I'm doing the learning curve thing on seven systems at once right now, linux, freecad, sheetcam, raspberrypi, arduino, bCNC, and Grbl. I am definitely making progress but am also a little overwhelmed. I'm five months in and feel like I'm close to having a usable machine but I definitely have more research and poking around to do before I tell the robot to fire the torch!

Thanks again for your help and time. Hopefully I can become proficient enough at this to help contribute to future development efforts. I see more axes in my future. ;)

chamnit commented 6 years ago

2D CNC cutters/laser/plamsa have origins at the bottom-left. 3D printers as well. 3D CNC mills are upper-top-right.

chamnit commented 6 years ago

@neomadic : Also please try to remember that CNC is pretty old and a lot of things about it don't make a lot of sense. Particularly g-codes. They are not standardized and vary a little to a lot between machines and machine types.
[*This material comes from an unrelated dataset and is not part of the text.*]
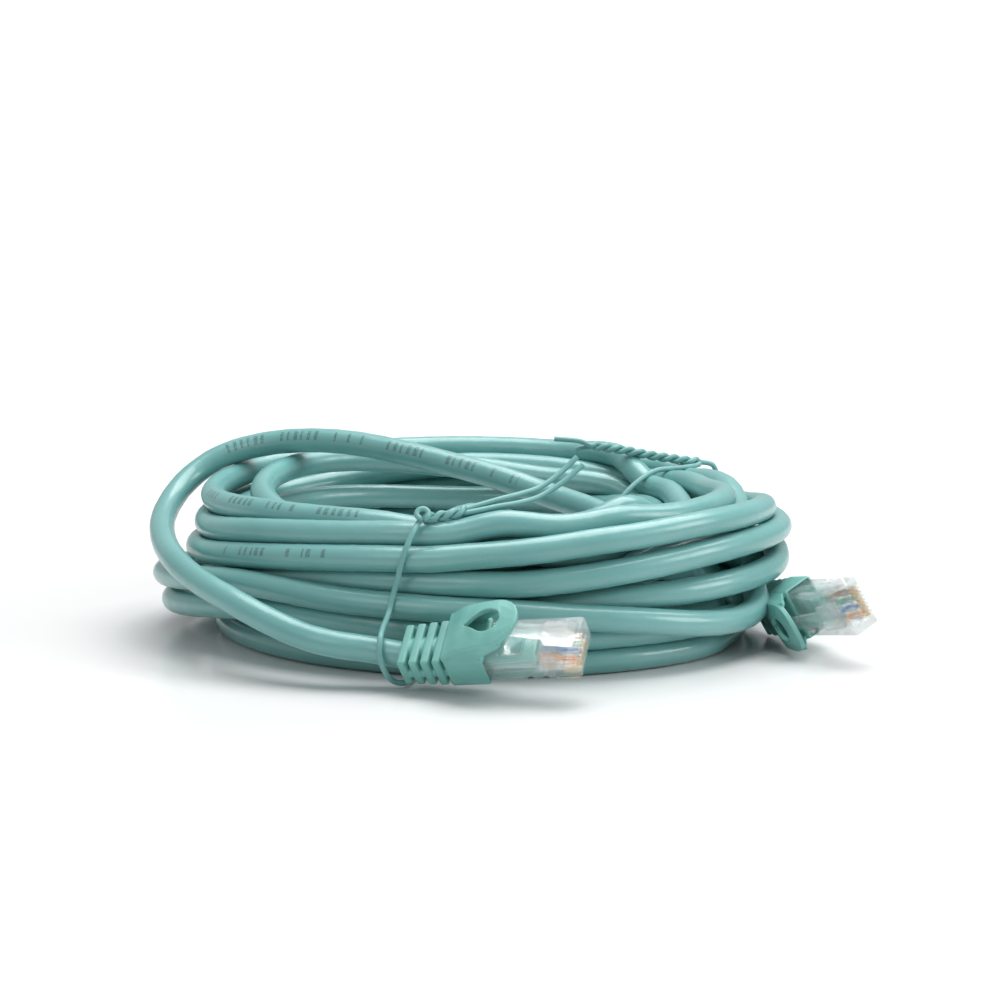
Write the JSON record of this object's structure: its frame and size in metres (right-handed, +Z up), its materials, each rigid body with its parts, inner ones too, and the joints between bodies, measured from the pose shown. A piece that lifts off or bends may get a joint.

neomadic commented 6 years ago

I can see how the negative coords would make sense on a fixed spindle machine.

Not making sense actually makes a little bit of sense to me these days. :)

neomadic commented 6 years ago

Quick update.

I cut metal on the machine yesterday. Motion control is perfect!

I only have one little thing to figure out. I'm finding it impossible to open gcode and have the origin of the plotted display line up with the orange dashed machine table display lines. It seems to cut fine anyway because I disabled soft limits but It would be nice to figure out how to display the part within the machine work area display. I wouldn't be surprised at all if I'm missing something stupid again here.

neomadic commented 6 years ago

Confirming operator error in case anyone else has the same issue. After homing the machine, everything lines up.